Jaded Consumer said...

It may not be obvious which holdings' results are being consolidated, but the presentation materials continue to refer to "consolidated financial statements".

Notwithstanding any confusion regarding the accounting treatment given to operational results among ACAS' many listed investments, the investment thesis is surely that -- whether related to operational improvements, increases in comparable sales, or broad-based improvement in business conditions due to changes in the macro-economic environment -- NAV increases are likely to be the principal driver of share price pending resumption of a dividend.

Anonymous said...


Jaded Consumer said...

My reaction was that ACAS had found a way to raise money that didn't require it repay all the notes issued in the wake of its bankruptcy-avoiding debt restructuring, and didn't depend on the public's appetite for AGNC shares.
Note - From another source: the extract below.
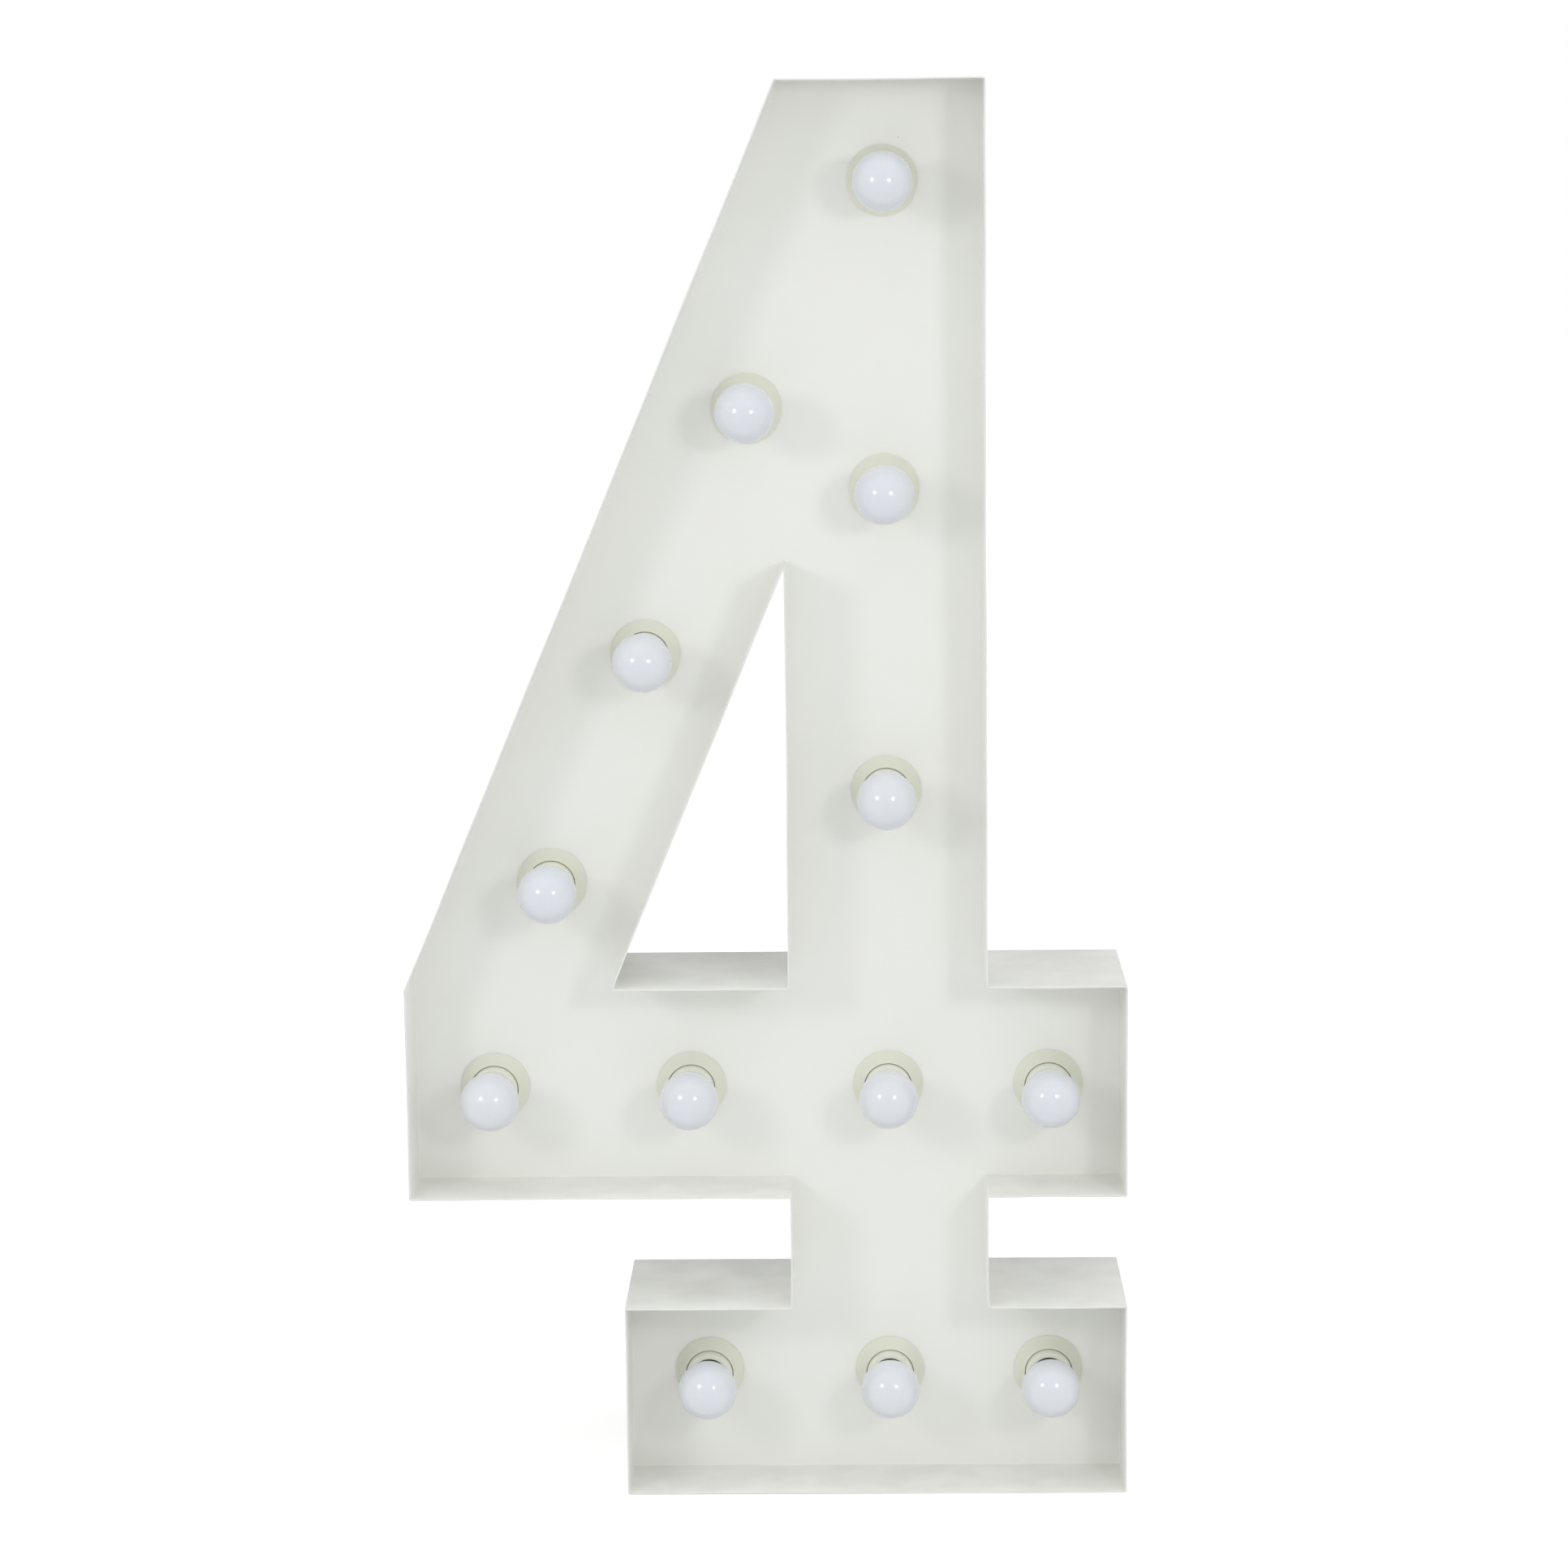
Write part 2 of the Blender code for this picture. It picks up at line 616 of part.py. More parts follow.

I'm more interested in what ACAS is able to do with liquidity in this market than the details of how it gains the liquidity: I want to see ACAS take advantage of the liquidity, pricing, and valuation issues that plague small private companies. It's this opportunity that brought me to ACAS, and I'd like to know how management is exploiting it. I don't mind that management does this quietly, so long as it's underway.